Kendini fıkıhci zanneden bir serseridir. Fazlası değil.
Allah gaybi bilmez diyormus;
Ayet okuyum:
"Huvallahuzllezi la ilahe illahu, alimul gaybi vessehadeti huverrahmanirrahim..."
Bakin ayetde; "alimul gaybi..." yani gaybin alimi, gaybin ilmi ondadir diyor, ama bu adam ne diyor allah gaybi bilmez, şimdi görüldüğü gibi ayetle tokat gibi cevap verdim bu hoca musfettesine, ben bile bu adami bu kadar ilmimle susturduguma göre hakiki alimlerin karsisinda ne hallere düşeceğini siz tahayyul edin artık. Velhasi ciddiye alınacak bir yani yok, populerite pesinde koşan biri eglence icin izleyebilirsiniz ama...

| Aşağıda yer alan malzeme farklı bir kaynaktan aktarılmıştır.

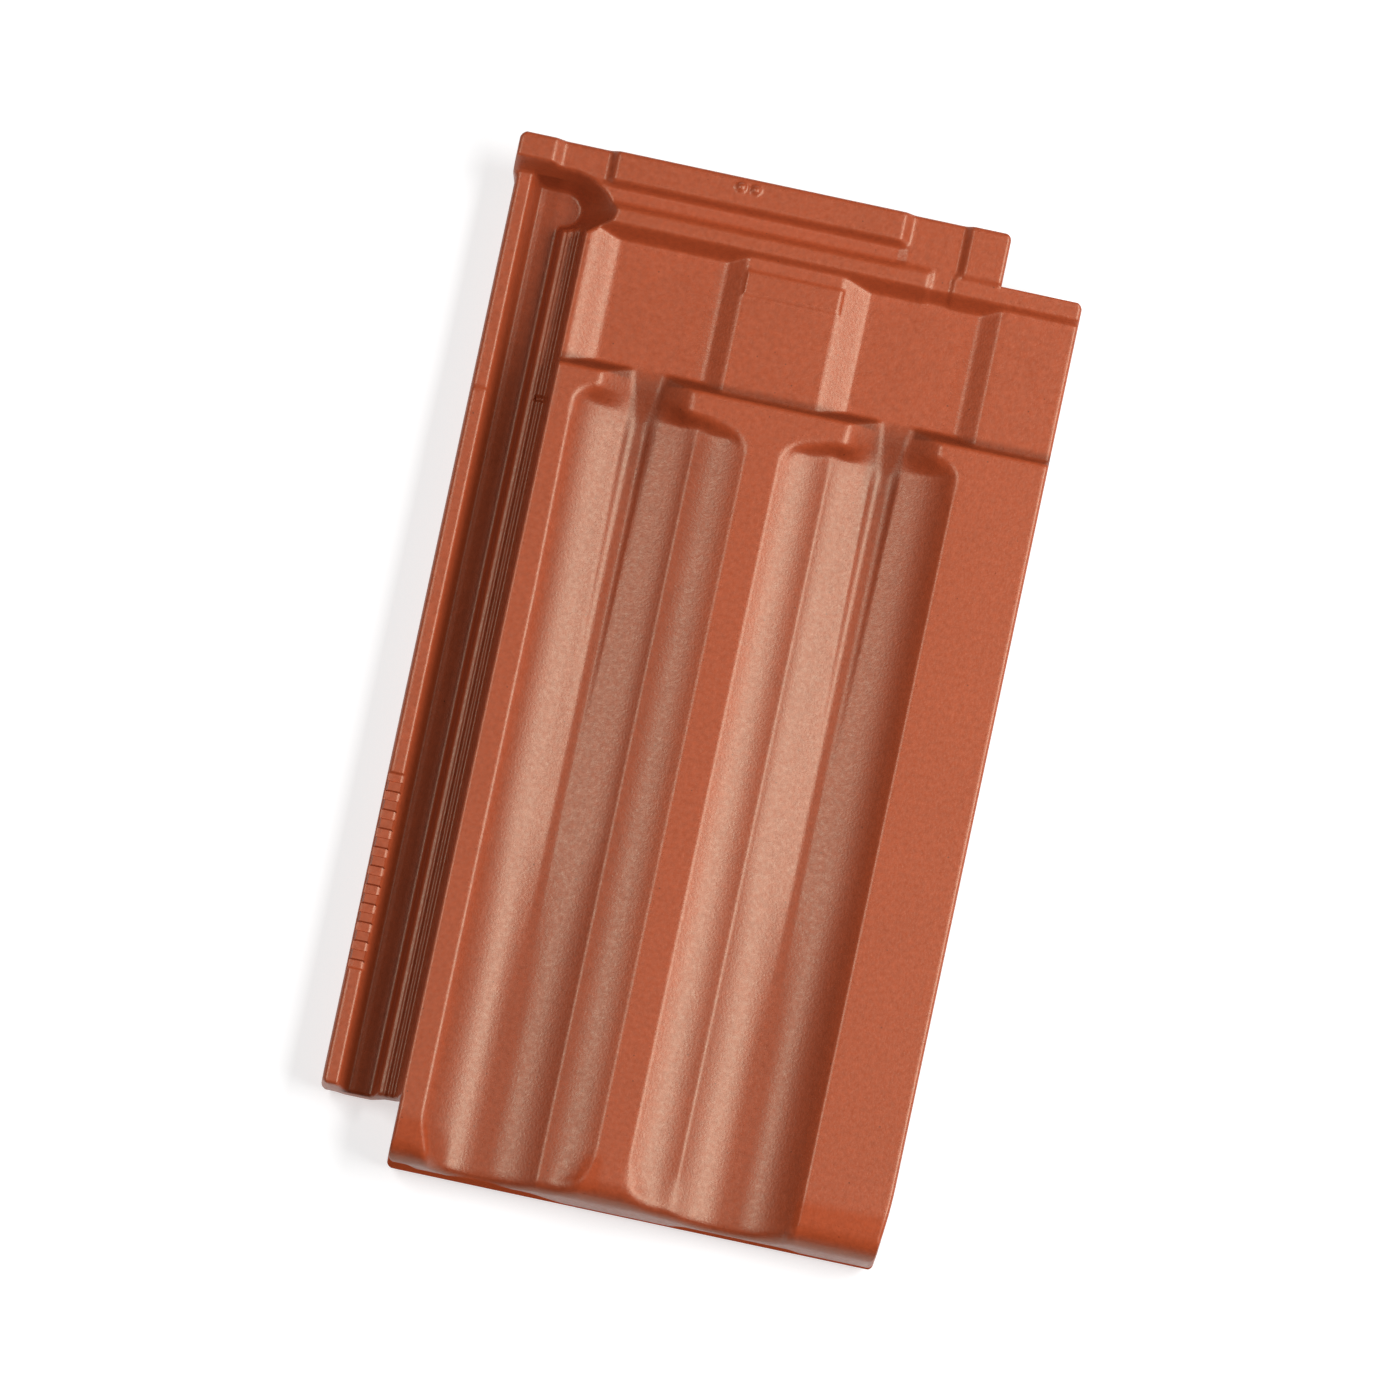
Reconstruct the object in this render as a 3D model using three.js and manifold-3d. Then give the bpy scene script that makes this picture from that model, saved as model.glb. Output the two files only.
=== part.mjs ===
// Double-trough interlocking clay roof tile, pressed and fired as one piece.
// Millimetres. +X is the tile's right side, +Y its head, +Z its weathered face.
// z = 0 is the floor that the two nibs and the hanging foot lip stand on.
import * as THREE from 'three';
import { mergeVertices } from 'three/addons/utils/BufferGeometryUtils.js';
import Module from 'manifold-3d';

const wasm = await Module();
wasm.setup();

// ---- driving dimensions ----
const headEnd = 235;            // the tile is 470 long
const footEnd = -235;
const sideEdge = 130.4;         // the body is 260.8 wide
const headBulge = 1.7;          // the top left block stands out past the side rib
const axisX = 3.5;              // both troughs mirror about this line

const plateauZ = 36;            // top of the rolls
const crestZ = 29.7;            // ridge between a flute and a trough
const panZ = 22;                // trough floor
const highPanelZ = 33;
const lowPanelZ = 27.2;
const bandZ = 38.5;             // head band
const bandLowZ = 35;            // the low places in the head band
const ridgeZ = 36.5;            // second head ridge
const grooveZ = 33.5;           // floor of the head groove
const floorZ = 13.5;            // floor of the side channel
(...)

okumaktan, araştırmaktan aciz, kulaktan dolma -mışlı -muşlu fiil çekimleri ile
30 yıllık vakfın kurucusu ve başkanı, islam üzerine altı tane kitabı bulunan ilahiyat profesürü'nü sözde susturduğunu düşünen andavallıları olduğu bu coğrafyaya fazladır.

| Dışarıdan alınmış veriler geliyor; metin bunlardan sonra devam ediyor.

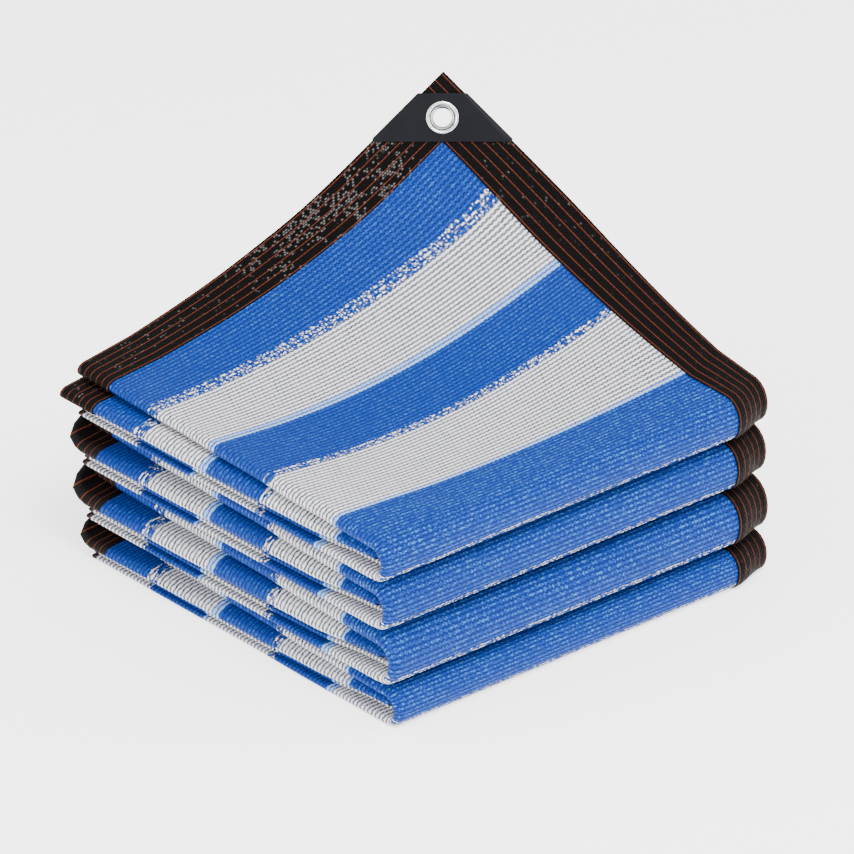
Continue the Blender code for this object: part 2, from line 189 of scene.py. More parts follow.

"sözlükte yazarcılık oynayan götü boklu ergenler" dedim ya.. işte onlar bunlardır..
öyle büyük bir adamdırki dünyayı güneşin değil "aydınlık" adındaki bir maddenin aydınlattığını iddia eder. bunu da kuranı kerimden aldığı bilgilerle iddia eder. allah yar ve yardımcısı olsun. herkes üstüne gidiyor adamcağızın. böylesine büyük bir zeka nasıl anlaşılamaz, anlamak mümkün değil.